Cette ouverture aux vins totalement désalcoolisés n’est pas partagés par tous. « Pour le 0°, nous sommes sur un marché très opportuniste et complètement différent. On parle d’un vin à comparer avec une boisson à base de vin qui n’a plus aucun des critères du produit de base » réagit Frédéric Schaeffer, qui n’a pas de projet à court terme de vin sans alcool pour les maîtres vignerons de Saint-Tropez : « la qualité très médiocre des vins tranquilles à 0° est aux antipodes de notre savoir-faire et de l’image que l’on veut donner de notre métier. Mais il faut être attentif aux progrès faits en la matière. La technologie risque de très vite évoluer. »

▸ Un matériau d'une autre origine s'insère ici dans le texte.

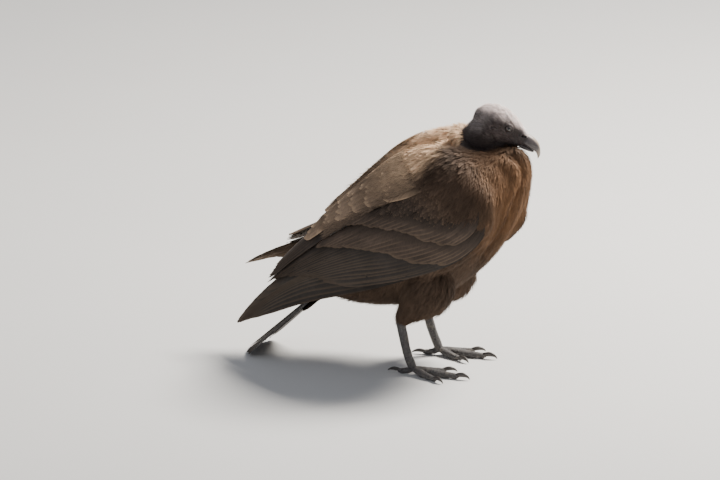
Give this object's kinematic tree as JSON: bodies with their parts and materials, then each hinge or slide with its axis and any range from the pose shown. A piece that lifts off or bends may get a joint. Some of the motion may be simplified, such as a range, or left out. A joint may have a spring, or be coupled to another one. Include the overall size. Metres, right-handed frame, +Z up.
{
  "type": "andean condor",
  "caption": "Life-size young Andean condor standing with wings folded, neck drawn in and hooked bill turned to its left.",
  "frame": {"origin": "centre of the model's footprint box, on the standing plane", "axes": "+X the way the body faces, +Y the bird's left, +Z up"},
  "size_m": [0.6712, 0.3132, 0.595],
  "materials": {
    "body_plumage": "matte brown contour feathers",
    "wing_feathers": "satin dark grey-brown flight feathers with paler edges",
    "tail_feathers": "satin dark grey-brown tail feathers",
    "head_skin": "wrinkled dark skin under short down",
    "bill_horn": "satin horn, dark at its base and pale at the hook",
    "eye": "wet dark brown",
    "leg_scales": "matte grey scales",
    "claw_horn": "satin blackish horn"
  },
  "bodies": {
    "root": {"torso": "body_plumage", "neck": "head_skin", "ruff": "body_plumage", "head": "head_skin", "bill_upper": "bill_horn", "bill_lower": "bill_horn", "eye_left": "eye", "wing_left": "wing_feathers", "thigh_left": "body_plumage", "leg_left": "leg_scales", "claw_inner_left": "claw_horn", "claw_middle_left": "claw_horn", "claw_outer_left": "claw_horn", "claw_hind_left": "claw_horn", "eye_right": "eye", "wing_right": "wing_feathers", "thigh_right": "body_plumage", "leg_right": "leg_scales", "claw_inner_right": "claw_horn", "claw_middle_right": "claw_horn", "claw_outer_right": "claw_horn", "claw_hind_right": "claw_horn", "tail": "tail_feathers"}
  },
  "joints": []
}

Pour regagner des consommateurs et diversifier ses débouchés commerciaux face à la déconsommation, la filière vin parle plus de projets no que low alcohol, comme s’il était plus facile d’expliquer au consommateur ce qu’est un vin sans alcool par rapport à un vin à faible degré d’alcool. « C’est une question de perception. On a voulu créer une case dans laquelle ranger les vins à faible degré mais historiquement il a toujours existé des vins qui par leur cépage, région ou parti pris étaient plus faibles en alcool » analyse Jean de Tudert, pour qui « c’est un paramètre qui est maintenant pris en considération par les clients et qui va aussi être plus visible avec la législation en cours sur l’étiquetage nutritionnel. A notre avis le degré d’alcool est un paramètre dans un mix produit, mais le produit en lui-même doit porter plus de valeur. » Les Jamelles n’ont pas de projet sur le sans alcool, mais « nous gardons toujours les deux yeux ouverts bien entendu ». Au pays de la déconsommation, la moindre alcoolisation pourrait bien être partiellement ou totalement reine.
* : Un gamme à 6°.alc existe aussi, "mon malbec effronté".